Even then, many German directors and curators who learned their trade in Britain’s more commercial but also more audience-orientated art world remain ambivalent. “I sometimes struggle with my own argument: well-funded German museums should be exemplary models of civic engagement. And too often, unfortunately, they are not.”

“The approach here [in Berlin] is: even an exhibition that doesn’t attract that many viewers can be valuable,” said Rosenthal, who is leaving Berlin this autumn to head the Guggenheim Abu Dhabi. “Culture is seen as an important instrument for critical thinking. But on the flipside, London taught me that a blockbuster show isn’t necessarily a bad show.” Under her tenure, Berlin’s most spacious gallery hosted a blockbuster show by Japanese artist Yayoi Kusama.

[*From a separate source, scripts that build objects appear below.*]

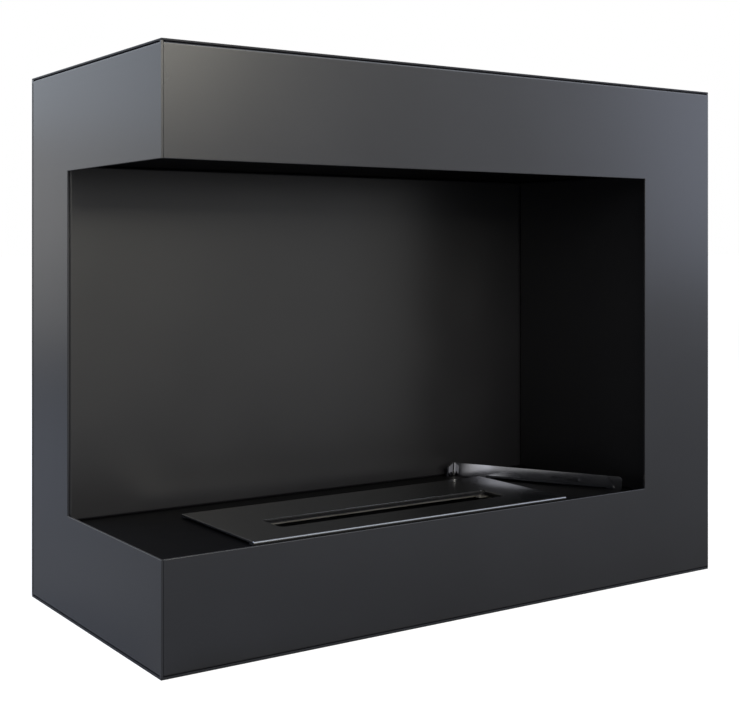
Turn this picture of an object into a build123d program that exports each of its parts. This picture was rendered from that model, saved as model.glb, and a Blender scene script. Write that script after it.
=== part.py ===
"""Corner bioethanol fireplace: a folded sheet-steel casing, open at the front and the left side.

Frame: X to the right, Y to the rear, Z up. The origin is at the middle of the underside.
All sizes are in millimetres. Each piece is written to parts/NODE.step.
"""
from build123d import *
from math import asin, atan2, degrees, hypot, radians, sin, tan
import os

os.makedirs("parts", exist_ok=True)

# ---- Casing ----------------------------------------------------------------------------
width = 500.0              # over the front, along X
depth = 234.0              # over the side, along Y
height = 400.0             # overall, along Z
base_height = 75.0         # ground to the sill
hood_height = 75.0         # lower edge of the hood to the top
right_stile = 75.0         # front face beside the opening
rear_stile = 75.0          # left face behind the opening
sheet = 1.5                # powder-coated steel sheet
bend_radius = 2.0          # outside radius of a fold
flange = 14.0              # height of a folded edge, over the outside
seam = 0.3                 # joint between two pieces that meet edge to edge
reveal = 4.5               # how far the fascia stands proud of the chamber's lining
edge_round = 0.4           # rounding of a visible cut edge
edge_break = 0.3           # chamfer of a trimmed edge
stiffener_width = 30.0     # channel under the top panel
stiffener_height = 18.0
shield_gap = 15.0          # air space between the soffit and its heat shield
shield_margin = 14.0       # heat shield to the lining's edges
shield_slots = 9
shield_slot_length = 60.0
shield_slot_width = 6.0
cleat_leg = 20.0           # leg of the angle inside the front-left corner

# ---- Rear fixings ----------------------------------------------------------------------
wall_spacing = 300.0       # between the two keyholes, and between the two lower holes
keyhole_setdown = 38.0     # top of the casing down to the wall screw's centre
keyhole_entry_radius = 6.0
keyhole_slot_width = 6.5
keyhole_drop = 14.0        # slot's end down to the centre of the entry
keyhole_plate_margin = 9.0
keyhole_plate_sheet = 2.0
wall_hole_radius = 3.25
wall_hole_height = 36.0
screw_rows = 2             # screws up each side of the rear panel
screw_row_margin = 34.0    # first and last row to the panel's ends
screw_radius = 1.5
screw_head_radius = 2.8
screw_length = 6.0
screw_hole_radius = 1.7
screw_slot = 0.8           # width and depth of the slot in the head

# ---- Burner ----------------------------------------------------------------------------
burner_setback = 71.5      # front of the casing to the burner's centre
tank_length = 240.0
tank_width = 84.0
tank_depth = 50.0
tank_wall = 1.0            # stainless sheet of the tank and of what is welded to it
tank_corner = 12.0
cutout_clearance = 2.0     # hearth opening around the tank
lift_clearance = 0.3       # under what lifts out or lies loose
rim_lap = 12.0             # tank's end to its rim's end
cover_lap = 8.0            # rim's end to the cover's end
cover_width = 110.0
cover_sheet = 1.5
hem_width = 6.0            # edge folded flat under the cover
hem_clearance = 0.5        # tank rim between the hems
slot_end = 18.0            # tank's end to the slot's end
slot_width = 28.0
slot_corner = 3.0
slot_forward = 12.0        # slot's centre ahead of the burner's centre
slide_clearance = 0.3      # above and below the shutter
shutter_end_lap = 5.0      # shutter past each end of the slot
shutter_side_lap = 3.0     # shutter past each side of the slot when shut
rail_lap = 4.0             # rail's ledge under the shutter's end
rail_play = 0.5            # shutter's end to the rail's upright
rail_overrun = 2.0
tongue_width = 9.0
tongue_reach = 6.5         # tongue ahead of the shutter's front edge
hook_hole_radius = 2.2
wool_height = 34.0
wool_gap = 0.5
mesh_sheet = 0.8
mesh_pitch = 15.0
mesh_hole = 10.0           # square hole
mesh_border = 5.0          # plain edge around the holes
tray_margin = 8.0          # spill tray around the tank
bearer_gap = 12.0          # bearer's web to the tank
bearer_setback = 18.0      # bearer's ends to the lining's front and rear

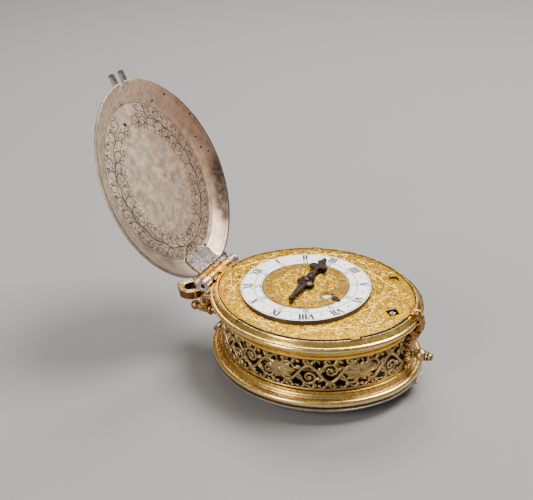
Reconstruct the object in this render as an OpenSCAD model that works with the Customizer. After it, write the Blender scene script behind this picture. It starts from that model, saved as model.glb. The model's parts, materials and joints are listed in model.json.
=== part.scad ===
// Oval clock-watch with a calendar dial: a pierced gilt case with two hinged silver covers,
// and a fusee and striking movement that swings out of the case on the front hinge.
// Millimetres. The origin is the centre of the flat face under the back cover, and +Z is up.
// The pendant is at -X, the catch and the finial are at +X.

/* [Case] */
// Length of the case rim round the dial
case_len = 80; // [74:1:86]
// Width of the case rim round the dial
case_wid = 69; // [67:0.5:70]
// Height of the upper moulding
upper_h = 8; // [7.6:0.2:10]
// Height of the pierced band
band_h = 14.6; // [13.6:0.2:18]
// Height of the lower moulding
lower_h = 5; // [4.8:0.2:7]
// Wall of the pierced band
band_wall = 1.2; // [1:0.1:1.6]
// How far the band lies inside the rim outline
band_inset = 1.3; // [1:0.1:1.8]
// How far the band is drawn in at its waist
band_waist = 0.3; // [0.1:0.1:0.5]
// Section radius of the upper bead
upper_bead_r = 1.15; // [0.8:0.05:1.3]
// How far the upper bead stands out from the rim outline
upper_bead_out = 2.6; // [2:0.1:3]
// Section radius of the lower bead
lower_bead_r = 1.45; // [1:0.05:1.6]
// How far the lower bead stands out from the rim outline
lower_bead_out = 3.15; // [2.6:0.05:3.6]
// Radius of the large piercings in the band
pierce_big_r = 1.9; // [1.2:0.1:2.2]
// Radius of the small piercings in the band
pierce_small_r = 1.2; // [0.8:0.1:1.4]
// Distance between piercings round the band
pierce_pitch = 5.2; // [5:0.2:8]

/* [Covers] */
// Thickness of the cover silver
cover_t = 0.8; // [0.6:0.1:1]
// Inner depth of the front cover
front_depth = 4.6; // [4.5:0.1:7]
// How far the front cover's rim stands out from the rim outline
front_rim_out = 1.75; // [1.2:0.05:2.2]
// Height of the closed front cover's rim above the dial plate
front_seat = 0.8; // [0.6:0.1:1.5]
// Width of the sloped border of both covers
border_w = 7.6; // [6:0.2:9]
// Overall height of the back cover
back_h = 7.3; // [6.4:0.1:9]
// How far the back cover's rim stands out from the rim outline
back_rim_out = 3; // [2.4:0.1:3.4]
// Thickness of the cover rims
rim_t = 1.2; // [0.8:0.1:1.6]
// Angle at which the front cover stands open
open_angle = 115; // [95:1:118]
// Length of the clasp prongs beyond the rim
prong_len = 4.2; // [3.6:0.2:5]
// Width of a clasp prong
prong_w = 2.2; // [1.6:0.1:2.6]

/* [Hinges] */
// Length of the hinge barrels, from end to end
hinge_len = 25.2; // [22:0.2:27]
// Outer radius of the hinge barrels
barrel_r = 2.2; // [1.9:0.05:2.3]
// Radius of the hinge pins
pin_r = 0.9; // [0.7:0.05:1.1]
// Distance of the hinge axes from the rim outline
hinge_out = 3.5; // [3.3:0.1:4]
// Depth of the front hinge axis below the dial plate's face
hinge_drop = 2; // [1.8:0.1:2.3]
// Length of the back cover's hinge
back_hinge_len = 13; // [12:0.2:15]
// Radius of the back hinge's barrels
back_barrel_r = 1.6; // [1.4:0.05:1.7]
// How far its axis stands out from the case rim
back_hinge_out = 2.3; // [2.2:0.05:2.6]
// Width of the middle barrel
mid_barrel_w = 5; // [4:0.2:6]
// Width of each outer barrel
outer_barrel_w = 4.7; // [4:0.1:5.5]

/* [Pendant and catches] */
// Height of the pendant stem below the dial plate's face
stem_drop = 21; // [20:0.5:21.5]
// Radius of the ball at the stem's end
ball_r = 2.1; // [1.6:0.1:2.4]
// Distance of the ball from the rim outline
ball_out = 16.3; // [15.8:0.1:17.5]
// Radius of the pendant loop's hole
loop_hole_r = 3.2; // [2.8:0.1:3.6]
// Width of the metal round the loop's hole
loop_wall = 2.2; // [1.8:0.1:2.4]
// Thickness of the pendant loop
loop_t = 3.4; // [2.8:0.1:3.6]
// Width of the catch hooks
hook_w = 3; // [2.2:0.1:3.2]
// Radius of the finial's large bulb
finial_r = 2.4; // [2:0.1:2.6]
// Length of the finial
finial_len = 8; // [7.6:0.2:9]

/* [Dial] */
// Thickness of the dial plate
dial_t = 1.2; // [1:0.1:1.3]
// How far the dial plate lies inside the rim outline
dial_inset = 1.15; // [1.05:0.05:1.4]
// Distance of the dial's centre from the case's centre, towards the pendant
dial_shift = 3.95; // [3:0.05:5]
// Outer radius of the chapter ring
ring_outer_r = 25.3; // [24:0.1:26]
// Inner radius of the chapter ring
ring_inner_r = 17.1; // [16.5:0.1:18]
// Height of the chapter ring
ring_h = 1.4; // [1:0.1:1.6]
// Thickness of the gilt lunar dial
lunar_t = 0.9; // [0.7:0.1:1]
// Height of the lunar dial's face above the dial plate
lunar_top = 1.75; // [1.6:0.05:2]
// Radius of the moon aperture
aperture_r = 2.6; // [2:0.1:3]
// Distance of the moon aperture from the dial's centre
aperture_at = 11.6; // [10:0.1:12.5]
// Length of the hour hand from the dial's centre
hand_len = 18.4; // [16:0.1:20]
// Length of the hour hand's tail
tail_len = 14.3; // [10:0.1:16]
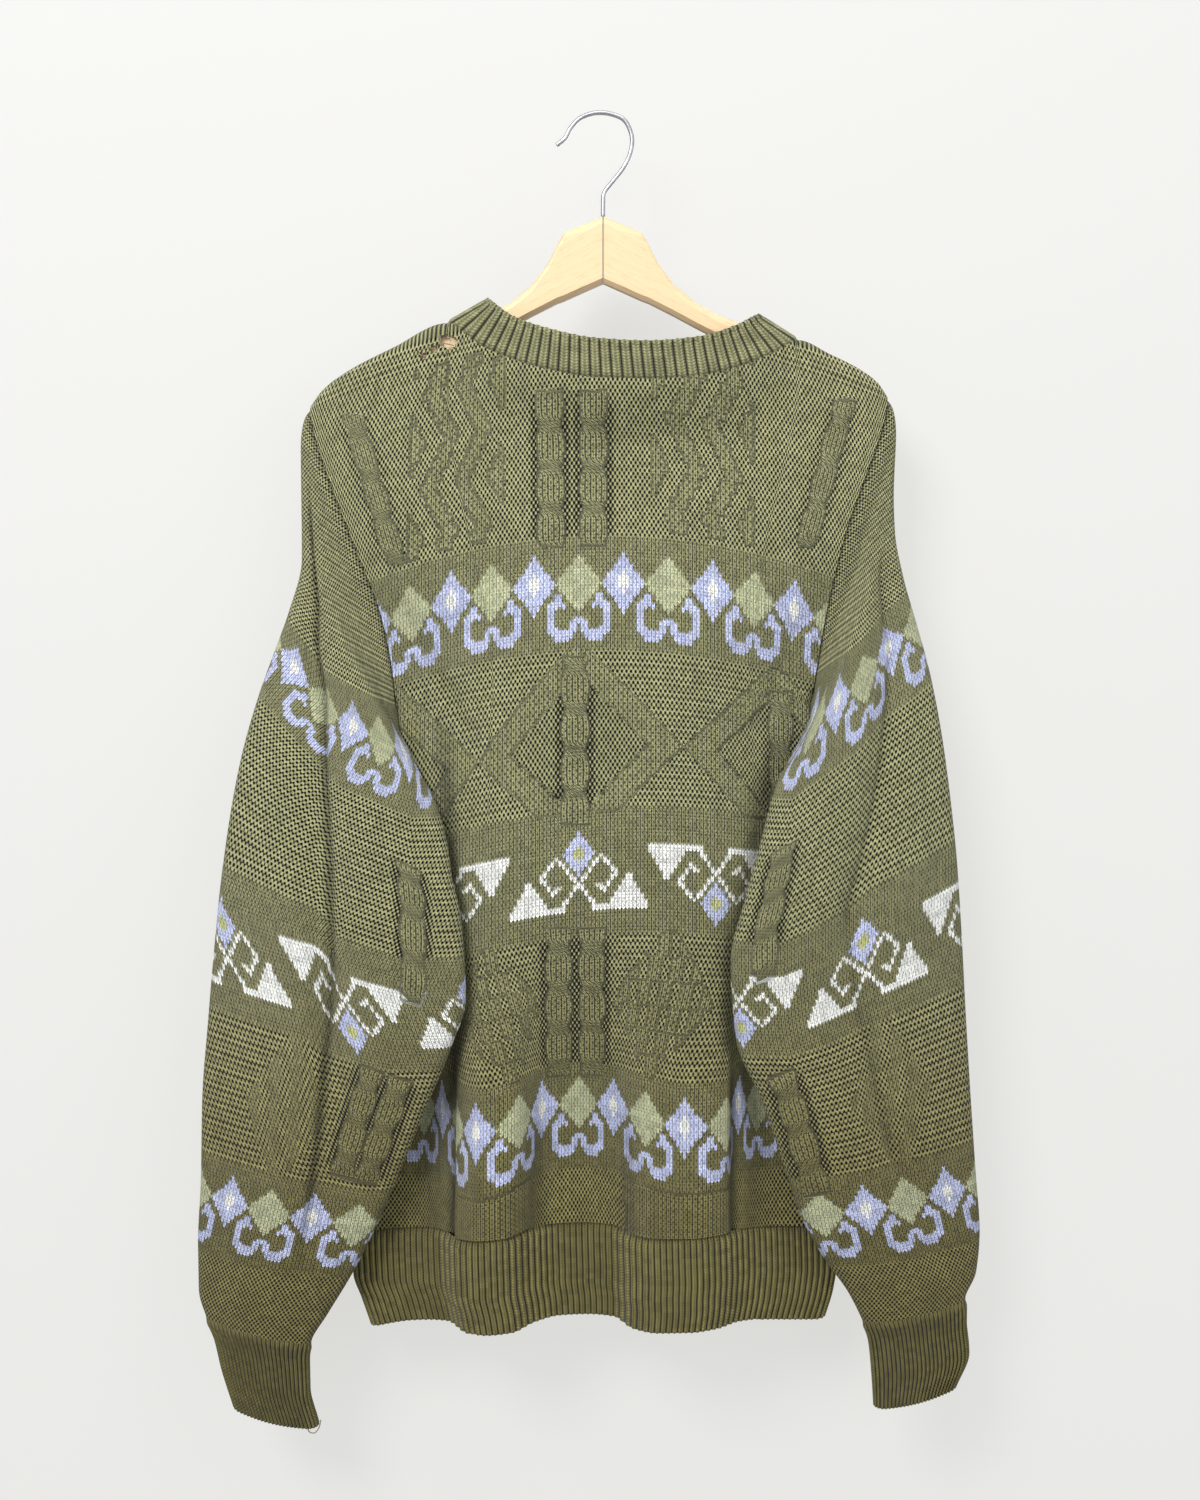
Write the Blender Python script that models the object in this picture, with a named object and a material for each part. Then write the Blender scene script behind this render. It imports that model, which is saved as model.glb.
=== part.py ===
"""Cable knit sweater hung by its shoulders on a wooden hanger, seen from its back.

Origin: where the hanger's wire hook rests on its support. +Z up, +X to the right of
someone who looks at the sweater's back, +Y from the back to the front of the garment.
Sizes below are millimetres on the hanging garment and turn to metres when a mesh is made.
"""

import math

import bmesh
import bpy
import numpy as np
from mathutils import Matrix

MM = 0.001
WALL = 2.0
GAP = 0.3
HANGER_THICKNESS = 12.0
SEAT = 0.8
SHOULDER_ROUND = HANGER_THICKNESS / 2 + SEAT + WALL
SIDE_ROUND = 8.0
UNDERARM_ROUND = 14.0
UNDERARM = 0.36
HEM = 1.115
PANEL_DROP = 608.0
NORMAL_STEP = 1e-5
CABLE_HEIGHT = 3.2
CABLE_TURN = 32.0
RIB_HEIGHT = 1.5
BACK, FRONT = -1, 1
SIDES = {"left": -1, "right": 1}

OLIVE = (0.155, 0.150, 0.078, 1.0)
BEECH = (0.80, 0.60, 0.36, 1.0)
ZINC = (0.55, 0.55, 0.56, 1.0)

# The panels' upper edge: shoulder seams at both ends and the neckline between them.
# Depths are out from the plane of the hanger, towards the back and the front.
TOP_EDGE_COLUMNS = ("x", "back_z", "front_z", "back_depth", "front_depth")
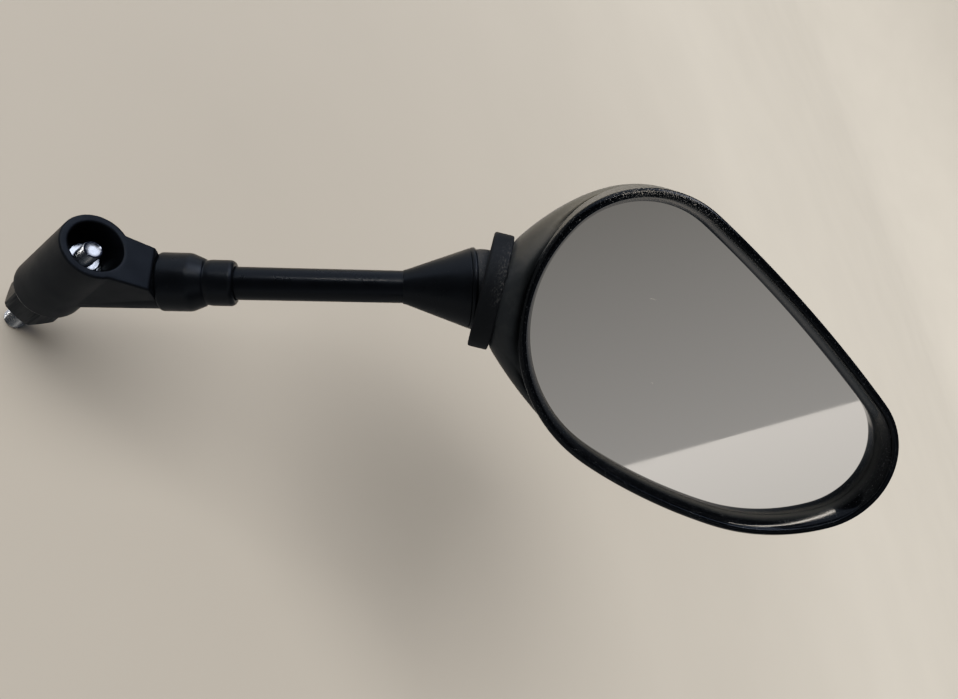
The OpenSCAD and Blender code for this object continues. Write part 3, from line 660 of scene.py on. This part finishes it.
# %% Cut the threads
def threaded_end(radius, pitch, low, high, chamfer, steps=72):
    bm = bmesh.new()
    depth = 0.6 * pitch
    line = []
    for k in range(int((high - low) / pitch) + 4):
        z = low + (k - 2) * pitch
        line += [(radius - depth, z), (radius - depth, z + 0.18 * pitch),
                 (radius, z + 0.53 * pitch), (radius, z + 0.65 * pitch)]
    verts = [bm.verts.new((r, 0, z)) for r, z in line]
    edges = [bm.edges.new(pair) for pair in zip(verts, verts[1:])]
    bmesh.ops.spin(bm, geom=verts + edges, cent=(0, 0, 0), axis=(0, 0, 1), dvec=(0, 0, pitch / steps),
                   angle=2 * pi, steps=steps, use_merge=False, use_duplicate=False)
    bmesh.ops.remove_doubles(bm, verts=bm.verts, dist=1e-3)
    for height, way in ((high, 1), (low, -1)):
        bmesh.ops.bisect_plane(bm, geom=bm.verts[:] + bm.edges[:] + bm.faces[:], dist=1e-4,
                               plane_co=(0, 0, height), plane_no=(0, 0, way), clear_outer=True)
    rim = [e for e in bm.edges if e.is_boundary and min(v.co.z for v in e.verts) > high - 0.01]
    for share, height in ((0.93, high - 0.04), (0.7, high - 0.1), (0.5, high - 0.3), (0.25, high - 0.26)):
        grown = bmesh.ops.extrude_edge_only(bm, edges=rim)["geom"]
        for v in (g for g in grown if isinstance(g, bmesh.types.BMVert)):
            reach = share * radius / (v.co.x ** 2 + v.co.y ** 2) ** 0.5
            v.co = (v.co.x * reach, v.co.y * reach, height)
        rim = [g for g in grown if isinstance(g, bmesh.types.BMEdge) and g.is_boundary]
    bmesh.ops.holes_fill(bm, edges=[e for e in bm.edges if e.is_boundary], sides=0)
    for v in bm.verts:
        at_end = max(0.0, chamfer - (high - v.co.z), chamfer - (v.co.z - low) if low < 0 else 0.0)
        reach = (v.co.x ** 2 + v.co.y ** 2) ** 0.5
        if reach > radius - at_end:
            v.co.x *= (radius - at_end) / reach
            v.co.y *= (radius - at_end) / reach
    bmesh.ops.recalc_face_normals(bm, faces=bm.faces)
    return bm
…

Anna Gritz first arrived in London on an Erasmus scheme in 2002, later returning to work as a curator at the Hayward and the South London Gallery. Since the start of June, she has been the new director of Haus am Waldsee, an art centre in Berlin’s genteel Zehlendorf district, built in the style of an English country house.

“One thing I learned in the UK is that art is not only what takes place in the exhibition rooms,” Gritz said. “Art can also be what a gallery does with the local community in its neighbourhood.”

Outreach programmes, designed to bring more audiences from socially disadvantaged backgrounds into galleries, are still a relative novelty in the German gallery and museum world. At the Southbank Centre, Rosenthal said she had a department of 30 people working on reaching such new audiences. At Gropius Bau, she increased outreach staff to three – from zero.

At Haus am Waldsee, Gritz said she planned to recruit an outreach curator and wanted to bring more children and young people into a gallery that currently gets its most reliable audience from pensioners.

“I didn’t leave London because of Brexit,” she said.

“But in hindsight, the reasons why I didn’t stay may have been tied to it. And yet I liked being a foreigner,” she added. “Sometimes I miss it.”